Around 3 Million Heart Attacks Occur Every Year In India

Around 3 Million Heart Attacks Occur Every Year In India

Pune: When a 42-year-old patient complained of chest pain, his family rushed him to city-based Ruby Hall Clinic, where Dr Shirish Hiremath and his expert team immediately wheeled him into the cath lab and performed an emergency angioplasty.

A thin tube was threaded into the blood vessels of his heart to remove the blockages. A few months down the line, he is fit as a fiddle performing all his daily activities. He is one of the many young Indians to have been affected by a heart attack and one of the lucky few to have received the correct treatment and that too in time. 

Dr Santanu Guha, former president of Cardiological Society of India (CSI), said that in India, around 3 million heart attacks occur every year.

“Of these, around 1.8 million patients do not receive any important therapy like urgent angioplasty or thrombolytic therapy. Thrombolysis, also known as thrombolytic therapy, is a treatment to dissolve dangerous clots in blood vessels, improve blood flow, and prevent damage to tissues and organs. If these untreated patients can be offered this therapy by improving the setup in the non urban hospitals, that will immensely improve the care of heart attack patients in our country,” said Dr Guha.

However, strides have been made in the field of prompt treatment, so much so that mortality, which was as high as 14 per cent just a couple of decades ago, has been brought down to under 5 per cent.

Dr Shirish Hiremath, Director, Cath Lab, Ruby Hall Clinic, highlights the evolution of such life-saving procedures, and also makes a comparison with treatments offered in the West.

“In mid 80s, the clot dissolving medicines made a huge impact. These were effective if given in the first 2 to 3 hours of the attack and even paramedics were encouraged to administer these in the ambulance, at home or in the helicopter used to transport patients from remote sites. Then came an era of clot dissolving medicines called thrombolytics, which were given in one shot, as a bolus, making them more effective and easier to administer. This era gave way to Primary Angioplasty (PAMI). In PAMI, the patient is taken directly to the cath lab and the blood flow is established with a balloon, thrombus aspiration and stent, explained Dr Hiremath, who is also former President of CSI.
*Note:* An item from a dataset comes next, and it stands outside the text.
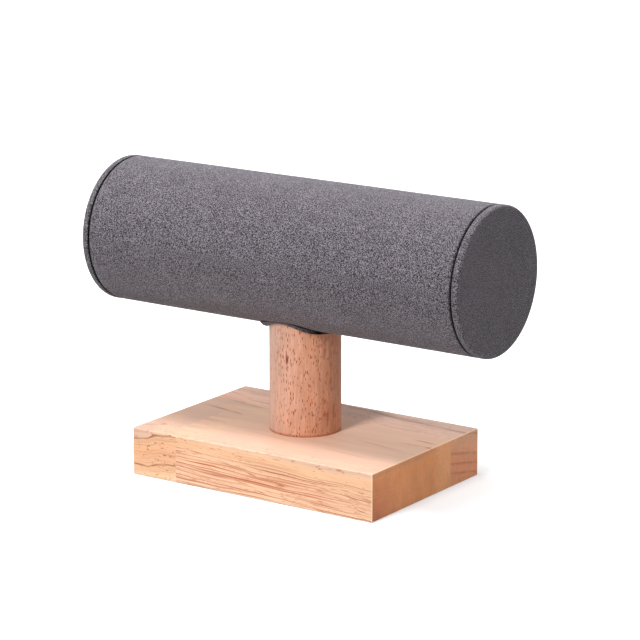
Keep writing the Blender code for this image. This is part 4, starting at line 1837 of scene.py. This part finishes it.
@dataclass
class Studio:
    """White table-top studio: floor, surrounding light and soft lamps.

    Attributes:
        lamps: The lamps.
        target_height: Height of the point that they face, in millimetres.
        ambient: Level of the surrounding light.
        floor_size: Side of the floor in millimetres.
        floor_tone: Colour of the floor where it shows a shadow.
        shadow_reach: Distance from the object's middle up to which the floor is as lit.
        white_reach: Distance from which it is pure white.
        lift: Share of its white that the floor has of itself near the object.
    """

    lamps: tuple[Lamp, ...] = (
        Lamp("overhead", -10.0, 82.0, 900.0, 190.0, 190.0, 0.71),
        Lamp("front", -3.0, 38.0, 1000.0, 250.0, 250.0, 0.79),
        Lamp("left", -70.0, 50.0, 1000.0, 500.0, 500.0, 0.27),
        Lamp("right", 75.0, 20.0, 1000.0, 700.0, 700.0, 0.315),
        Lamp("back", 170.0, 60.0, 1000.0, 500.0, 500.0, 0.22),
    )
    target_height: float = 60.0
    ambient: float = 0.01
    floor_size: float = 6000.0
    floor_tone: str = "#bfbfbf"
    shadow_reach: float = 55.0
    white_reach: float = 98.0
    lift: float = 0.5

    def build(self) -> None:
        """Builds the floor, the world's light and the lamps."""
        self.build_floor()
        self.build_world()
        for lamp in self.lamps:
            lamp.build(Vector((0.0, 0.0, self.target_height * MM)))

    def build_floor(self) -> None:
        """Builds the floor: white paper that keeps the object's shadow and goes to pure white beyond it."""
        half = self.floor_size * MM / 2
        mesh = bpy.data.meshes.new("floor")
        corners = [(-half, -half, 0.0), (half, -half, 0.0), (half, half, 0.0), (-half, half, 0.0)]
        mesh.from_pydata(corners, [], [(0, 1, 2, 3)])
        floor = place_object("floor", mesh)
        material, add = new_finish("white_paper")
        here = add("TexCoord", out="Object")
        away = add("VectorMath", (here,), out="Value", operation="LENGTH")
        reach = (away, self.shadow_reach * MM, self.white_reach * MM, self.lift, 1.0)
        lift = add("MapRange", reach, interpolation_type="SMOOTHSTEP")
        seen = add("LightPath", out="Is Camera Ray")
        coat(
            material,
            Base_Color=linear(self.floor_tone),
            Roughness=1.0,
            Specular_IOR_Level=0.0,
            Emission_Color=grey(1.0),
            Emission_Strength=add("Math", (lift, seen), operation="MULTIPLY"),
        )
        mesh.materials.append(material)

    def build_world(self) -> None:
        """Builds the surrounding white: its light on the object, and pure white where it is seen."""
        world = bpy.data.worlds.new("white_surround")
        world.use_nodes = True
        bpy.context.scene.world = world
        add = partial(add_node, world.node_tree)
        rays = add("LightPath").node.outputs
        seen = rays["Is Camera Ray"]
        for kind in ("Is Glossy Ray", "Is Transmission Ray"):
            seen = add("Math", (seen, rays[kind]), operation="MAXIMUM")
        strength = add("MapRange", (seen, 0.0, 1.0, self.ambient, 1.0))
        feed(world.node_tree.nodes["Background"], {"Color": grey(1.0), "Strength": strength})


@dataclass
class Viewpoint:
    """The photograph's camera, as fitted to the object's outline, corners and grooves.

    Attributes:
        azimuth: Where it stands, in degrees: 0 is in front and 90 on the right.
        elevation: How far above the horizon, in degrees.
        distance: From the point that it aims at, in millimetres.
        aim: That point, in millimetres.
        focal_pixels: Focal length in pixels of the picture.
        picture: Side of the picture in pixels.
        sensor: Width of the sensor in millimetres.
        clip: Nearest and furthest distance that it sees, in metres.
    """

    azimuth: float = 34.44
    elevation: float = 13.98
    distance: float = 1043.0
    aim: Triple = (6.14, 0.0, 56.46)
    focal_pixels: float = 3032.0
    picture: float = 640.0
    sensor: float = 36.0
    clip: tuple[float, float] = (0.05, 20.0)

    def build(self) -> None:
        """Places the camera and makes it the scene's."""
        data = bpy.data.cameras.new("photograph")
        data.sensor_width = self.sensor
        data.lens = self.focal_pixels / self.picture * self.sensor
        data.clip_start, data.clip_end = self.clip
        camera = place_object("photograph", data)
        away = direction(self.azimuth, self.elevation)
        face_back(camera, (Vector(self.aim) + away * self.distance) * MM, away)
        bpy.context.scene.camera = camera


def main() -> None:
    """Builds the stand from the base up, then the studio and the camera."""
    logging.basicConfig(level=logging.INFO, format="%(name)s: %(message)s")
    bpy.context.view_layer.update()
    bpy.context.scene.view_settings.view_transform = "Standard"
    suede = Suede().material()
    board = PaperBoard(Slot.BOARD, "#ab9d8c", "#8e8171").material()
    Base().build()
    Post().build()
    Roller().build(suede)
    for side in Side:
        EndCap(side).build(suede, board)
    Studio().build()
    Viewpoint().build()


if __name__ == "__main__":
    main()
When compared to thrombolysis, the re-establishment of blood flow from the blocked artery is guaranteed with PAMI. This is a major reason why the entire western world has moved away from thrombolysis to PAMI and cath labs are kept open and busy 24x7. 

Bomi Bhote, CEO, Ruby Hall Clinic, said, “At Ruby Hall Clinic, we have performed over 1,00,000 procedures in one of India’s most technologically advanced cath-labs. In fact, people from rural pockets of Maharashtra also come to us for this life saving treatment.”